Unlike the first film, which placed most of its focus on Sarah Butler as a shadowy figure hiding in the woods and taking grimly sadistic revenge on her abusers, Monroe reverses that here and places most of the focus on Jemma Dallendar’s degradation. The scenes of her taking revenge afterwards show her as less a shadowy hunter than someone frightened and shell-shocked trying to eke out an existence in the sewers of Sofia.
I Spit on Your Grave 2 should be considered more of an alternate reworking than an actual sequel – it shares no characters or continuity with the first film, for instance. The screenplay offers some interesting twists on the familiar. One of these is that while the other two films concerned a heroine who leaves the city for the country and is brutalised by the locals, the film here keeps the locations entirely urban. What it does do is replace the countryside with is a trip to Bulgaria (where the filmmakers have gone and shot on location, employing a number of local actors in the supporting cast). This of course puts I Spit on Your Grave 2 in the same territory as Hostel (2005), which played on very similar ideas of Eastern Europe as a wild frontier where civilised decency has collapsed and the locals treated Westerners with predatory cruelty.
This was followed by a further sequel I Spit on Your Grave III: Vengeance is Mine (2015). Meir Zarchi and Camille Keaton then returned with a sequel to the original with I Spit on Your Grave: Deja Vu (2019).

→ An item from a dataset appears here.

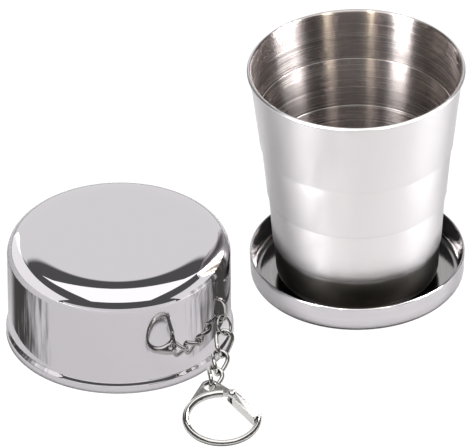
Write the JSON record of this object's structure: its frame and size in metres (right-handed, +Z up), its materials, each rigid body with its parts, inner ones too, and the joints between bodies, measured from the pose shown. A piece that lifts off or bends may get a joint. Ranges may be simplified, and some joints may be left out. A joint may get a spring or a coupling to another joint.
{
  "type": "collapsible travel cup",
  "caption": "Telescoping steel drinking cup standing open in its shallow dish, with its slip-over lid beside it and a short chain with a snap hook on the lid.",
  "frame": {"origin": "centre of the dish's underside, on the cup's axis", "axes": "+Z up the cup's axis, with the lid standing beside the cup towards -X and -Y"},
  "size_m": [0.1395, 0.1247, 0.0747],
  "materials": {
    "satin_steel": "satin, brushed round the cup",
    "dish_steel": "polished, lightly brushed",
    "mirror_steel": "mirror polished",
    "nickel": "bright plated"
  },
  "bodies": {
    "base": {"base_dish": "dish_steel", "base_cup": "satin_steel"},
    "lower_stage": {"lower_ring": "satin_steel"},
    "middle_stage": {"middle_ring": "satin_steel"},
    "upper_stage": {"upper_ring": "satin_steel"},
    "lid": {"lid_shell": "mirror_steel", "lid_lug": "nickel"},
    "ring": {"lug_ring": "nickel"},
    "link_1": {"chain_link_1": "nickel"},
    "link_2": {"chain_link_2": "nickel"},
    "link_3": {"chain_link_3": "nickel"},
    "hook": {"hook_frame": "nickel", "gate_pin": "nickel"},
    "gate": {"hook_gate": "nickel", "gate_spring": "nickel"}
  },
  "joints": [
    {"name": "lower_slide", "type": "slide", "parent": "base", "child": "lower_stage", "axis": [0, 0, -1], "range_m": [0, 0.0134]},
    {"name": "middle_slide", "type": "slide", "parent": "lower_stage", "child": "middle_stage", "axis": [0, 0, -1], "range_m": [0, 0.017]},
    {"name": "upper_slide", "type": "slide", "parent": "middle_stage", "child": "upper_stage", "axis": [0, 0, -1], "range_m": [0, 0.0177]},
    {"name": "lid_lift", "type": "slide", "parent": "base", "child": "lid", "axis": [0, 0, 1], "range_m": [0, 0.1]},
    {"name": "ring_swing", "type": "hinge", "parent": "lid", "child": "ring", "pos_m": [-0.04066, -0.04462, 0.01407], "axis": [-0.9979, -0.0644, 0], "range_deg": [0, 25]},
    {"name": "link_1_swing", "type": "hinge", "parent": "ring", "child": "link_1", "pos_m": [-0.04019, -0.04734, 0.0119], "axis": [-0.9705, 0.241, 0], "range_deg": [0, 15]},
    {"name": "link_2_swing", "type": "hinge", "parent": "link_1", "child": "link_2", "pos_m": [-0.04136, -0.05203, 0.0075], "axis": [-0.9705, 0.241, 0], "range_deg": [0, 15]},
    {"name": "link_3_swing", "type": "hinge", "parent": "link_2", "child": "link_3", "pos_m": [-0.04284, -0.05801, 0.0054], "axis": [-0.9705, 0.241, 0], "range_deg": [0, 15]},
    {"name": "hook_swing", "type": "hinge", "parent": "link_3", "child": "hook", "pos_m": [-0.04437, -0.06417, 0.00467], "axis": [-0.97, 0.2431, 0], "range_deg": [0, 50]},
    {"name": "gate_hinge", "type": "hinge", "parent": "hook", "child": "gate", "pos_m": [-0.03841, -0.07026, 0.00383], "axis": [0, 0.1357, -0.9907], "range_deg": [0, 32], "stiffness_Nm_per_rad": 0.002, "springref_deg": -28.65}
  ]
}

Steven R. Monroe’s other genre films are:- The Contract (2002), House of 9 (2005), It Waits (2005), Left in Darkness (2006), Sasquatch Mountain (2006), Dual (2008), Ogre (2008), Storm Cell (2008), Ice Twisters (2009), Wyvern (2009), Mongolian Death Worm (2010), Jabberwock (2011), MoniKa (2012), End of the World (2013), Grave Halloween (2013), The Exorcism of Molly Hartley (2015), Teardrop (2022) and Unborn (2022).